MacLeod-Beliveau further notes that, while the testimony of biased experts may be expunged at trial, there’s no consequence — aside from the embarrassment resulting from the court’s indignation — that would prevent such hired guns from being welcomed back to court over and over again.

“There’s practically no consequence,” says Dart, “and hopefully what will happen now is, if people like this don’t get appointed to do the examination in the first place, you’ll see them disappear — and that’s a consequence for sure.”
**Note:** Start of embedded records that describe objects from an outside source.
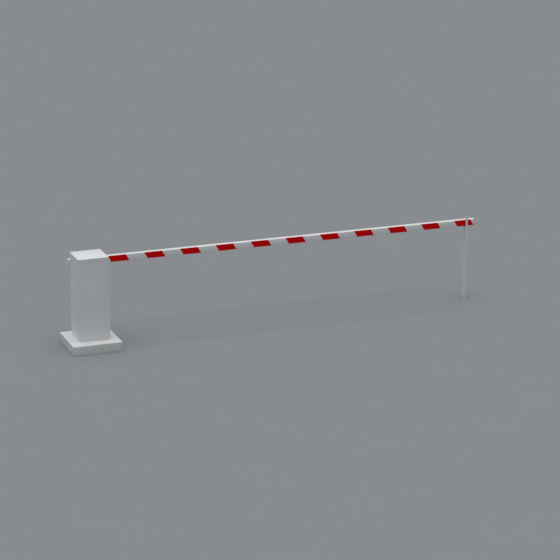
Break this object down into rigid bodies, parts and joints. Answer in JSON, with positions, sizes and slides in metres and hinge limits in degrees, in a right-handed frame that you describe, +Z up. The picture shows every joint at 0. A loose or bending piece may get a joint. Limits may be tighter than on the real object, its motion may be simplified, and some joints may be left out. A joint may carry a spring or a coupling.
{
  "type": "boom barrier gate",
  "caption": "Automatic boom barrier: white steel cabinet on a plinth, long striped boom on a counterbalanced shaft, and a forked rest post at the tip.",
  "frame": {"origin": "centre of the plinth's underside, on the ground", "axes": "+X along the lowered boom towards its tip, +Z up, -Y the cabinet's door side, +Y the side that carries the boom"},
  "size_m": [4.772, 0.546, 1],
  "materials": {
    "white_paint": "matt white powder coat",
    "plinth_concrete": "smooth cast concrete, sealed white",
    "zinc_plate": "zinc plated steel",
    "boom_aluminium": "white coated extrusion with red film stripes",
    "white_plastic": "moulded",
    "black_rubber": "matt",
    "casting_grey": "grey machine enamel",
    "motor_blue": "machine enamel",
    "spring_steel": "oiled dark spring steel",
    "bright_steel": "ground and turned",
    "nickel_brass": "nickel plated",
    "black_plastic": "moulded",
    "grey_plastic": "moulded",
    "circuit_board": "solder mask"
  },
  "bodies": {
    "cabinet": {"anchor_bolt_1": "zinc_plate", "anchor_bolt_2": "zinc_plate", "anchor_bolt_3": "zinc_plate", "anchor_bolt_4": "zinc_plate", "base_frame": "zinc_plate", "base_plinth": "plinth_concrete", "bearing_bracket": "casting_grey", "bearing_front": "casting_grey", "bearing_rear": "casting_grey", "cabinet_shell": "white_paint", "cable_gland": "black_plastic", "chassis_plate": "zinc_plate", "control_board": "circuit_board", "control_box": "grey_plastic", "control_cover": "grey_plastic", "door_pin_bottom": "bright_steel", "door_pin_top": "bright_steel", "drive_shelf": "zinc_plate", "fork_pad": "black_rubber", "fork_screw": "zinc_plate", "gearbox": "casting_grey", "lid": "white_paint", "lid_screw_1": "zinc_plate", "lid_screw_2": "zinc_plate", "lock_barrel": "nickel_brass", "motor": "motor_blue", "rest_fork": "white_paint", "rest_post": "white_paint", "sensor_closed": "nickel_brass", "sensor_open": "nickel_brass", "stop_block_closed": "zinc_plate", "stop_block_open": "zinc_plate", "stop_buffer_closed": "black_rubber", "stop_buffer_open": "black_rubber", "torsion_spring": "spring_steel"},
    "boom": {"main_shaft": "bright_steel", "spring_collar": "zinc_plate", "shaft_lever": "casting_grey", "lever_pin": "bright_steel", "hub_flange": "zinc_plate", "boom_clamp": "white_paint", "clamp_bolt_1": "zinc_plate", "clamp_bolt_2": "zinc_plate", "clamp_bolt_3": "zinc_plate", "clamp_bolt_4": "zinc_plate", "boom_tube": "boom_aluminium", "boom_tail_cap": "white_plastic", "boom_tip_cap": "white_plastic"},
    "crank": {"output_shaft": "bright_steel", "crank_arm": "casting_grey", "crank_pin": "bright_steel"},
    "link": {"link_rod": "bright_steel", "rod_end_top": "zinc_plate", "rod_end_bottom": "zinc_plate"},
    "manual_wheel": {"handwheel": "black_plastic"},
    "door": {"door_panel": "white_paint", "door_gasket": "black_rubber", "door_keeper": "zinc_plate"},
    "lock": {"lock_plug": "nickel_brass", "lock_cam": "zinc_plate"}
  },
  "joints": [
    {"name": "boom_lift", "type": "hinge", "parent": "cabinet", "child": "boom", "pos_m": [0.006, 0, 0.875], "axis": [0, -1, 0], "range_deg": [0, 90], "deforming": ["torsion_spring"]},
    {"name": "crank_turn", "type": "hinge", "parent": "cabinet", "child": "crank", "pos_m": [0.006, 0, 0.605], "axis": [0, -1, 0], "range_deg": [0, 90]},
    {"name": "link_swing", "type": "hinge", "parent": "boom", "child": "link", "pos_m": [-0.0435, 0, 0.9245], "axis": [0, -1, 0], "range_deg": [-90, 0]},
    {"name": "handwheel_turn", "type": "hinge", "parent": "cabinet", "child": "manual_wheel", "pos_m": [0.056, -0.013, 0.3105], "axis": [0, 0, 1], "range_deg": [0, 5400]},
    {"name": "door_swing", "type": "hinge", "parent": "cabinet", "child": "door", "pos_m": [-0.1552, -0.1432, 0.5435], "axis": [0, 0, -1], "range_deg": [0, 115]},
    {"name": "lock_turn", "type": "hinge", "parent": "cabinet", "child": "lock", "pos_m": [0.172, -0.09, 0.62], "axis": [1, 0, 0], "range_deg": [0, 90]}
  ],
  "couplings": [
    {"joint": "crank_turn", "follows": "boom_lift", "ratio": 1},
    {"joint": "link_swing", "follows": "boom_lift", "ratio": -1},
    {"joint": "handwheel_turn", "follows": "boom_lift", "ratio": 60}
  ]
}
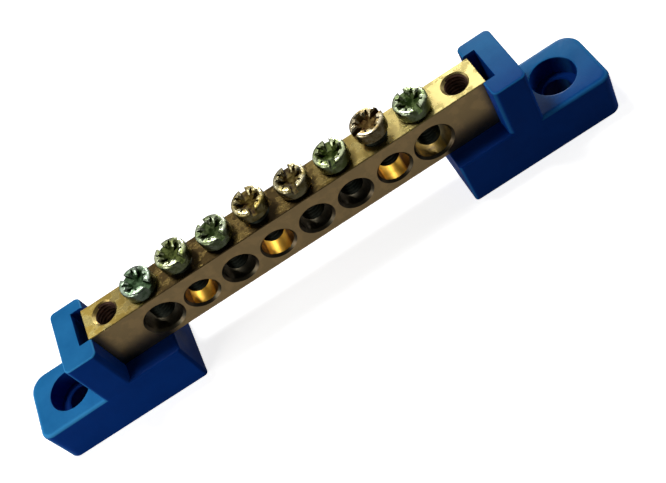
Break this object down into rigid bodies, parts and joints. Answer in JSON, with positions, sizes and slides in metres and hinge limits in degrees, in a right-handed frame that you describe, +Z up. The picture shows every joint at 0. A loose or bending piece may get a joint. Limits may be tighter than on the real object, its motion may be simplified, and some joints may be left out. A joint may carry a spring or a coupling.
{
  "type": "neutral terminal bar",
  "caption": "Brass wire terminal bar with a row of slotted clamp screws over cross holes, held at each end in a blue moulded foot with a fixing lug.",
  "frame": {"origin": "on the surface that the feet stand on, midway along the bar and across the feet", "axes": "+X along the row of wire holes, +Y from the wire side to the back, +Z up, out of the clamp screws' heads"},
  "size_m": [0.1044, 0.0124, 0.022],
  "materials": {
    "brass": "milled, dull, worn",
    "zinc_plated_steel": "zinc plated, satin",
    "blue_plastic": "moulded, satin"
  },
  "bodies": {
    "bar_and_feet": {"brass_bar": "brass", "left_foot": "blue_plastic", "right_foot": "blue_plastic", "left_fixing_screw": "zinc_plated_steel", "right_fixing_screw": "zinc_plated_steel"},
    "clamp_screw_1": {"clamp_screw_1": "zinc_plated_steel"},
    "clamp_screw_2": {"clamp_screw_2": "zinc_plated_steel"},
    "clamp_screw_3": {"clamp_screw_3": "zinc_plated_steel"},
    "clamp_screw_4": {"clamp_screw_4": "zinc_plated_steel"},
    "clamp_screw_5": {"clamp_screw_5": "zinc_plated_steel"},
    "clamp_screw_6": {"clamp_screw_6": "zinc_plated_steel"},
    "clamp_screw_7": {"clamp_screw_7": "zinc_plated_steel"},
    "clamp_screw_8": {"clamp_screw_8": "zinc_plated_steel"}
  },
  "joints": [
    {"name": "clamp_screw_1_travel", "type": "slide", "parent": "bar_and_feet", "child": "clamp_screw_1", "axis": [0, 0, 1], "range_m": [-0.00018, 0.0043]},
    {"name": "clamp_screw_2_travel", "type": "slide", "parent": "bar_and_feet", "child": "clamp_screw_2", "axis": [0, 0, 1], "range_m": [-0.00108, 0.0034]},
    {"name": "clamp_screw_3_travel", "type": "slide", "parent": "bar_and_feet", "child": "clamp_screw_3", "axis": [0, 0, 1], "range_m": [-0.00053, 0.00395]},
    {"name": "clamp_screw_4_travel", "type": "slide", "parent": "bar_and_feet", "child": "clamp_screw_4", "axis": [0, 0, 1], "range_m": [-0.00133, 0.00315]},
    {"name": "clamp_screw_5_travel", "type": "slide", "parent": "bar_and_feet", "child": "clamp_screw_5", "axis": [0, 0, 1], "range_m": [-0.00048, 0.004]},
    {"name": "clamp_screw_6_travel", "type": "slide", "parent": "bar_and_feet", "child": "clamp_screw_6", "axis": [0, 0, 1], "range_m": [-0.00043, 0.00405]},
    {"name": "clamp_screw_7_travel", "type": "slide", "parent": "bar_and_feet", "child": "clamp_screw_7", "axis": [0, 0, 1], "range_m": [-0.00148, 0.003]},
    {"name": "clamp_screw_8_travel", "type": "slide", "parent": "bar_and_feet", "child": "clamp_screw_8", "axis": [0, 0, 1], "range_m": [-0.00033, 0.00415]}
  ]
}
Todd McCarthy, senior partner at Flaherty McCarthy LLP, who is representing the defendant Unifund Assurance in Daggitt, says there’s little chance that this ruling will be followed by other judges. Defence still has time to propose an expert other than Dr. Bail, so McCarthy says there would be no practical purpose in seeking leave to appeal. Still, he strongly suggests that MacLeod-Beliveau’s comments are wrong on principle.

“If this case weren’t so close to trial, and this case wasn’t one where we were going to get a defence psychological opinion anyway, we would probably seek leave to appeal, because with due respect to the court, it may well be, from an appellate perspective, an exercise of discretion on wrong principles to consider negative judicial comment about a chosen expert, because that’s not admissible at trial.”

McCarthy insists, moreover, that it’s not the place of a motions judge to determine — without ever having read a report or listening to testimony — whether an expert witness is biased.

“It seems to me the ultimate gatekeeper is not the motions judge but the trial judge,” says McCarthy. “So the troubling part of this case is that it takes away the choice and makes the decision on a motion stage that the trial judge should make.

“I think that could be seen as an error in principle, so I don’t expect this decision to be widely followed, and if it is, ultimately, an appellate court is going to weigh in at the appropriate time.”